■ WHAT YOU ARE ASKED TO DO
Quote only the part that opens with the line containing "Write part 2 of" and closes with the line containing "slightly domed ends.". Keep both of those lines.

■ RECORD EXCERPTS
--- begin ---
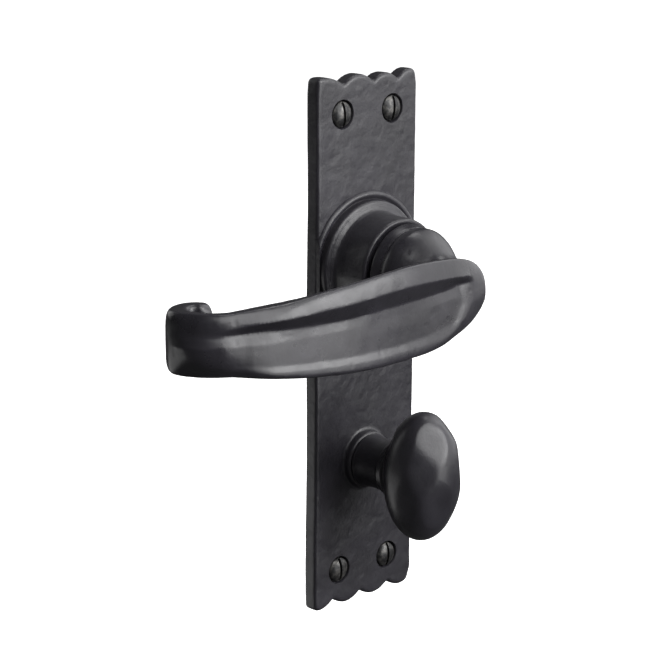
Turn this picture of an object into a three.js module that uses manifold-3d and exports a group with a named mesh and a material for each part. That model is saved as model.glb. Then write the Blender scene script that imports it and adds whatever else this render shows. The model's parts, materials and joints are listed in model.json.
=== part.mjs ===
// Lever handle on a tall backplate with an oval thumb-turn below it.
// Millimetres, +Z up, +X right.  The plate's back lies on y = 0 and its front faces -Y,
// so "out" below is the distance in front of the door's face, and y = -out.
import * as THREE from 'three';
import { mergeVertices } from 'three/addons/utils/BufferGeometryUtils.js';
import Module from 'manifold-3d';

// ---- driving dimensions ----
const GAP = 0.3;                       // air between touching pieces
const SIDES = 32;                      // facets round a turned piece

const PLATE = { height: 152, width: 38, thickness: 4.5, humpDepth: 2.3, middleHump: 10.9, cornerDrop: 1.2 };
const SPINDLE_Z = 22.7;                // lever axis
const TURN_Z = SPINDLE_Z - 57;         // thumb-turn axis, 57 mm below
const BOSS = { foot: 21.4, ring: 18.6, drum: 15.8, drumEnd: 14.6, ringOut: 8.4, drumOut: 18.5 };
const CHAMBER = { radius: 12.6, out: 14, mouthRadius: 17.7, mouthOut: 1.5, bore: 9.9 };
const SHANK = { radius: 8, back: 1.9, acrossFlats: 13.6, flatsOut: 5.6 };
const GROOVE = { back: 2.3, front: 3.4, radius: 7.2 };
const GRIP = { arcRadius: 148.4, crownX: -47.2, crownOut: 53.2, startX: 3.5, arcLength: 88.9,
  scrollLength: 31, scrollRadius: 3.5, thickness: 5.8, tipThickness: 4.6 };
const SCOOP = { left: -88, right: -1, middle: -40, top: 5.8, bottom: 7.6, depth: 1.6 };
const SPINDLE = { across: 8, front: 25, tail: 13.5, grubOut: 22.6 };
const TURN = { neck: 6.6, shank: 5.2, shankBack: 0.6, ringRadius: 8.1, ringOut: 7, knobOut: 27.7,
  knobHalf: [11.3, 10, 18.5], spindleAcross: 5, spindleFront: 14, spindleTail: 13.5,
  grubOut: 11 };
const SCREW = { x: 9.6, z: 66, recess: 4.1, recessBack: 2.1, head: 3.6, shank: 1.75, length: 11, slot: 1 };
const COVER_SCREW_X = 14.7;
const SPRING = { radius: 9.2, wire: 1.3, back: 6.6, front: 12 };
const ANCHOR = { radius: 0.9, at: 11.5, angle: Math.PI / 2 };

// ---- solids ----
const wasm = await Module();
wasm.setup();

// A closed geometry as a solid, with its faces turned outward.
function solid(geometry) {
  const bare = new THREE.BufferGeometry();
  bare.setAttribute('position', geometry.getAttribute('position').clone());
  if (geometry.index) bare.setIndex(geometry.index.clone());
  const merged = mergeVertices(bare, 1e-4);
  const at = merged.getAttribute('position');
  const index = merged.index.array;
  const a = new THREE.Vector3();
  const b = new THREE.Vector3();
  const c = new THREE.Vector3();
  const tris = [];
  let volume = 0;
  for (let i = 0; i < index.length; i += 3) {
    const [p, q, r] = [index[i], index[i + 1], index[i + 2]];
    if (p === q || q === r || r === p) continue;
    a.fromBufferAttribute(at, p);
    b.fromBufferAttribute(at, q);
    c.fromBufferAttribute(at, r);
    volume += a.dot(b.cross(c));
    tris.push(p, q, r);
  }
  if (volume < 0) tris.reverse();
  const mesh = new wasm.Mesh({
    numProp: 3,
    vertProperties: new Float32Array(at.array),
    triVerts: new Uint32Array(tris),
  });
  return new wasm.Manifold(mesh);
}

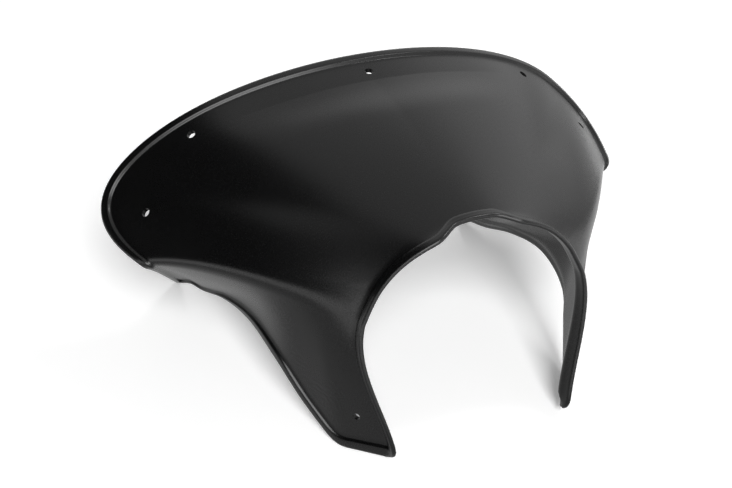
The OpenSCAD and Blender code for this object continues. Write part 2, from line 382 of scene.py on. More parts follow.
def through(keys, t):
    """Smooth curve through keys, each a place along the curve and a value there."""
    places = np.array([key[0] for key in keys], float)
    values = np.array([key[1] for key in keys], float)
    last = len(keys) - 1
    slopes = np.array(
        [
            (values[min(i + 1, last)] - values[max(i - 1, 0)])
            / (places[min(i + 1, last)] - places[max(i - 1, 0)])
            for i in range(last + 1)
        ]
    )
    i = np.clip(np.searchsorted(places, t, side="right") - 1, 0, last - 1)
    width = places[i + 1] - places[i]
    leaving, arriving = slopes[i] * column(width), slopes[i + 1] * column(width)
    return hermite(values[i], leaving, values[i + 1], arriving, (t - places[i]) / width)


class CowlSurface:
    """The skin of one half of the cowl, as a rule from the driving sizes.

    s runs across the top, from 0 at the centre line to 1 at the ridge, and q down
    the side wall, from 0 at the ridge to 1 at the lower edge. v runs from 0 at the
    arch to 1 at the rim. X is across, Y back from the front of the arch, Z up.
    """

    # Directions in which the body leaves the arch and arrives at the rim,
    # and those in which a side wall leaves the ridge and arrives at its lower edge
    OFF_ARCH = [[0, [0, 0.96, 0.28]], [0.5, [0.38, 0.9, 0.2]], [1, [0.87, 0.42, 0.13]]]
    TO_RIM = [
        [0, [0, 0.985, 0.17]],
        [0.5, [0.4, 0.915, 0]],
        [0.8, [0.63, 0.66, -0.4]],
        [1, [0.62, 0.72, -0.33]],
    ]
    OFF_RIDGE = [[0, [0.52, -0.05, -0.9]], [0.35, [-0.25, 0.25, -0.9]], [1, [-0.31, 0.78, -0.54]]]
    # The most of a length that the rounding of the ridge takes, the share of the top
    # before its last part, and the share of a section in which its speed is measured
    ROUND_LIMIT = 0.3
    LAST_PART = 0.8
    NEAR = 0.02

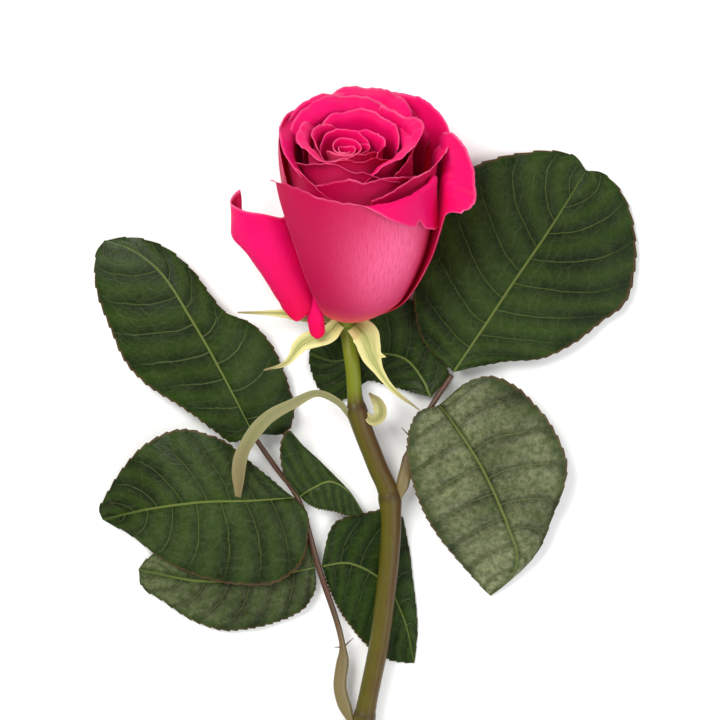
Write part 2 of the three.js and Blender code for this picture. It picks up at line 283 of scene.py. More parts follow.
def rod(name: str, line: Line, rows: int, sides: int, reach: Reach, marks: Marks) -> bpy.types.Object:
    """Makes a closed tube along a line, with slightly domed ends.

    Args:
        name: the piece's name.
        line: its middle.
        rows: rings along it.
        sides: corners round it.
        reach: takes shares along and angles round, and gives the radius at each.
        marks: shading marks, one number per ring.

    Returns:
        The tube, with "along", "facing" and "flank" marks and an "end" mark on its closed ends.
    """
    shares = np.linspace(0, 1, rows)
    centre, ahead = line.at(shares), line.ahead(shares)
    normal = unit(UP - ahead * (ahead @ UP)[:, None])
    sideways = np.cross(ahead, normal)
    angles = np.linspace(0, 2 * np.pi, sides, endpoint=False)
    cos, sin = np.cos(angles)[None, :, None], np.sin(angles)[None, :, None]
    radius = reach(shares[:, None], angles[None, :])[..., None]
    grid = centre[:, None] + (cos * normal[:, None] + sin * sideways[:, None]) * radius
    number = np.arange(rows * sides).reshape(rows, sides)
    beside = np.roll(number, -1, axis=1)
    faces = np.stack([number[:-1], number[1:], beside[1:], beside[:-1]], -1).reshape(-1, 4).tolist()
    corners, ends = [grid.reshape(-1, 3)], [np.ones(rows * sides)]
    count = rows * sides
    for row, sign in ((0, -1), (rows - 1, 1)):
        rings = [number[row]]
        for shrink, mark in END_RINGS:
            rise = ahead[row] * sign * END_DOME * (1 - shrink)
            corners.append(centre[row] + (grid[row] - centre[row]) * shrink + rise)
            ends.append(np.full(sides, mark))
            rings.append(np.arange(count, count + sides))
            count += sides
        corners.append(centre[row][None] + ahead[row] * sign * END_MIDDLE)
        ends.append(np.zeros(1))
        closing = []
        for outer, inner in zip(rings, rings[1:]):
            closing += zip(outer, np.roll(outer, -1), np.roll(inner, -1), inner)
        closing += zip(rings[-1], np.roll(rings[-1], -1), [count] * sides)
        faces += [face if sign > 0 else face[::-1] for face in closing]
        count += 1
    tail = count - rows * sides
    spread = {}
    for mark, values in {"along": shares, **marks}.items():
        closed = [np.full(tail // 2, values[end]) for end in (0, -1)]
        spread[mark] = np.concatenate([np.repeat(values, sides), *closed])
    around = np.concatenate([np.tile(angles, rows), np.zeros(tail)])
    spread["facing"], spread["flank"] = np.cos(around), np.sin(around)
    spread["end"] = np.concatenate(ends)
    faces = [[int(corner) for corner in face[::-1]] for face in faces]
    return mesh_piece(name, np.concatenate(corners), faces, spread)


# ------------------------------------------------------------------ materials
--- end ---
--- begin ---
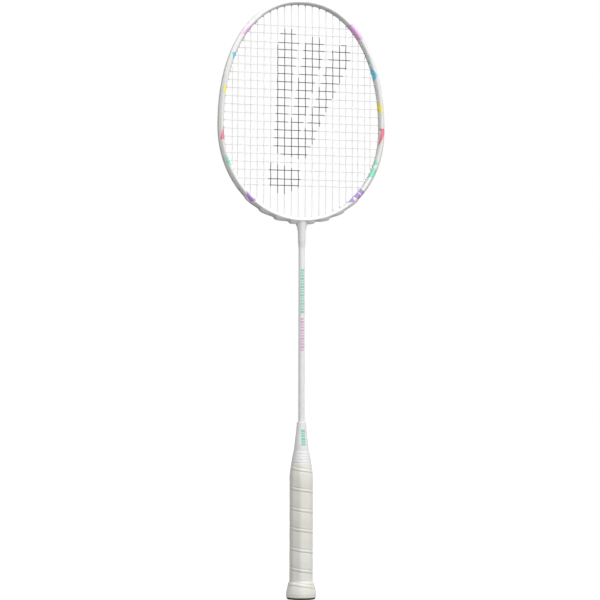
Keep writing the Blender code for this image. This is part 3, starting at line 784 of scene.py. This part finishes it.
--- end ---
■ RESULT FOR THIS TASK
Write part 2 of the three.js and Blender code for this picture. It picks up at line 283 of scene.py. More parts follow.
def rod(name: str, line: Line, rows: int, sides: int, reach: Reach, marks: Marks) -> bpy.types.Object:
    """Makes a closed tube along a line, with slightly domed ends.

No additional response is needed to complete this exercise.